• [EXERCISE DETAILS] Copy out the lines of the records below, and only those lines, from the one with "add(root, 'crossbar', crossbar(), maple);" through the one with "low, high = Vector((1e9,)", exactly as they appear.

• [RECORDS TO PROCESS]

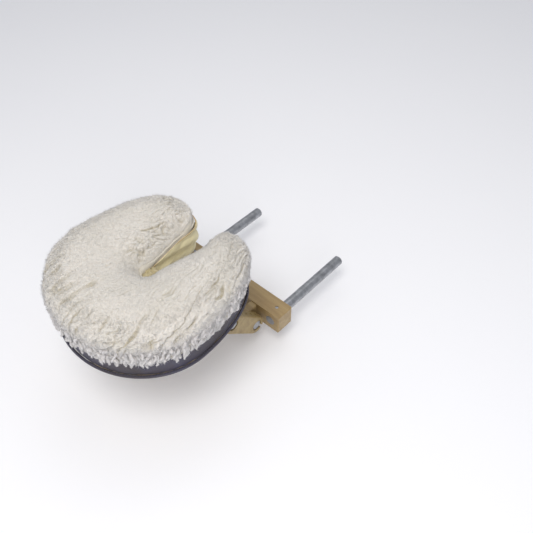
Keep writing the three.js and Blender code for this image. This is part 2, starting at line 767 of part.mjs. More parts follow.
add(root, 'crossbar', crossbar(), maple);
for (const [word, side] of SIDES) {
  add(root, `ear_${word}`, ear(side), maple);
  add(root, `post_${word}`, post(side), maple);
  add(root, `post_pin_${word}`, postPin(side, POST_PIN_RADIUS, POST_PIN_END), maple);
}
for (const [name, piece] of earScrews(screw)) {
  add(root, name, piece, steel);
}

export default root;
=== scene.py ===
"""Looks of the face cradle cushion: fleece cover, crescent pad and wooden cradle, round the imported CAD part.

Plan shapes are worked out in millimetres from the pad's centre, on the pad's underside, and placed in metres.
"""
import math

import bmesh
import bpy
import numpy as np
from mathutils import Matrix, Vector, geometry
from mathutils.bvhtree import BVHTree


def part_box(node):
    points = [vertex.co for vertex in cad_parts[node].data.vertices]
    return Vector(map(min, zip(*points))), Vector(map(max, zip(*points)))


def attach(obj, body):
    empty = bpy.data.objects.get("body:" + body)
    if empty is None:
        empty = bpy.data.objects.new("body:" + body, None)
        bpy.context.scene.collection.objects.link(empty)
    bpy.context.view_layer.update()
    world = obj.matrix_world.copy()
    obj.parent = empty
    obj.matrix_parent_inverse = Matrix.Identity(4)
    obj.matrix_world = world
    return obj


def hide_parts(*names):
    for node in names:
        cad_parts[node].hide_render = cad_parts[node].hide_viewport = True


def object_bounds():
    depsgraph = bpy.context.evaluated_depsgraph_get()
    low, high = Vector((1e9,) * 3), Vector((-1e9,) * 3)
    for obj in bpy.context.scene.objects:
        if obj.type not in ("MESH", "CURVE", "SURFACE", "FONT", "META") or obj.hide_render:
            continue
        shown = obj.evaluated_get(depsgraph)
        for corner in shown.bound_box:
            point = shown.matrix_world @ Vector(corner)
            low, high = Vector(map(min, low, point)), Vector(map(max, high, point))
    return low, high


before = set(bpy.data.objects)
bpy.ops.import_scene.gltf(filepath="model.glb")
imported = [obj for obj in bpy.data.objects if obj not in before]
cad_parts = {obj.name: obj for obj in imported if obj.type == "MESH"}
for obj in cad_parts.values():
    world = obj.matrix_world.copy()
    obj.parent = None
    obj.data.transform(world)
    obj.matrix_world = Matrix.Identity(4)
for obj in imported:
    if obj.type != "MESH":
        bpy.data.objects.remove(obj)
CAD_LOW, CAD_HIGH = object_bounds()

MM = 0.001
UP = np.array([0, 0, 1])

# Pad plan, as the CAD's: measured from the pad's centre
HALF_WIDTH = 139.0
WIDEST_Y = -42.0
HEAD_DEPTH = 123.0
REACH = 110.0
TIP_X = 66.0
TIP_CORNER = 30.0
PILE_SIDE = 7.0

# gap is half the opening's width between the lobes, and hole half its width at its rounded closed end,
# which starts at hole_y and is hole_depth deep
PAD_PLAN = dict(
    half=HALF_WIDTH, head=HEAD_DEPTH, reach=REACH, corner=TIP_CORNER,
    gap=34.0, hole=47.0, hole_y=-22.0, hole_depth=44.0,
)
COVER_PLAN = dict(
    half=HALF_WIDTH + PILE_SIDE, head=HEAD_DEPTH + PILE_SIDE, reach=REACH + PILE_SIDE,
    corner=TIP_CORNER + PILE_SIDE, gap=24.0, hole=10.0, hole_y=-21.0, hole_depth=9.0,
)

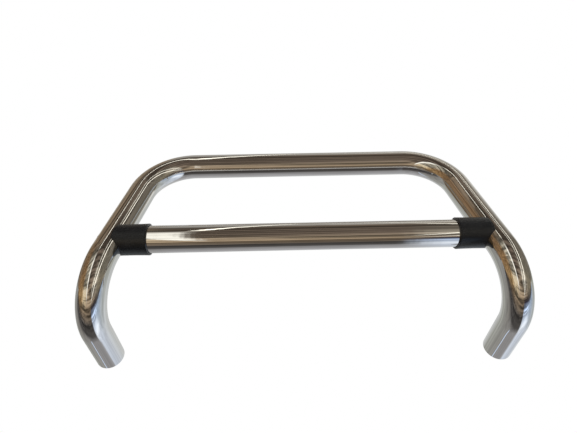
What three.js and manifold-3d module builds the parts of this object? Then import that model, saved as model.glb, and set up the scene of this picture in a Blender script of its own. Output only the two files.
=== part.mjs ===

• [THE REPLY]
add(root, 'crossbar', crossbar(), maple);
for (const [word, side] of SIDES) {
  add(root, `ear_${word}`, ear(side), maple);
  add(root, `post_${word}`, post(side), maple);
  add(root, `post_pin_${word}`, postPin(side, POST_PIN_RADIUS, POST_PIN_END), maple);
}
for (const [name, piece] of earScrews(screw)) {
  add(root, name, piece, steel);
}

export default root;
=== scene.py ===
"""Looks of the face cradle cushion: fleece cover, crescent pad and wooden cradle, round the imported CAD part.

Plan shapes are worked out in millimetres from the pad's centre, on the pad's underside, and placed in metres.
"""
import math

import bmesh
import bpy
import numpy as np
from mathutils import Matrix, Vector, geometry
from mathutils.bvhtree import BVHTree


def part_box(node):
    points = [vertex.co for vertex in cad_parts[node].data.vertices]
    return Vector(map(min, zip(*points))), Vector(map(max, zip(*points)))


def attach(obj, body):
    empty = bpy.data.objects.get("body:" + body)
    if empty is None:
        empty = bpy.data.objects.new("body:" + body, None)
        bpy.context.scene.collection.objects.link(empty)
    bpy.context.view_layer.update()
    world = obj.matrix_world.copy()
    obj.parent = empty
    obj.matrix_parent_inverse = Matrix.Identity(4)
    obj.matrix_world = world
    return obj


def hide_parts(*names):
    for node in names:
        cad_parts[node].hide_render = cad_parts[node].hide_viewport = True


def object_bounds():
    depsgraph = bpy.context.evaluated_depsgraph_get()
    low, high = Vector((1e9,) * 3), Vector((-1e9,) * 3)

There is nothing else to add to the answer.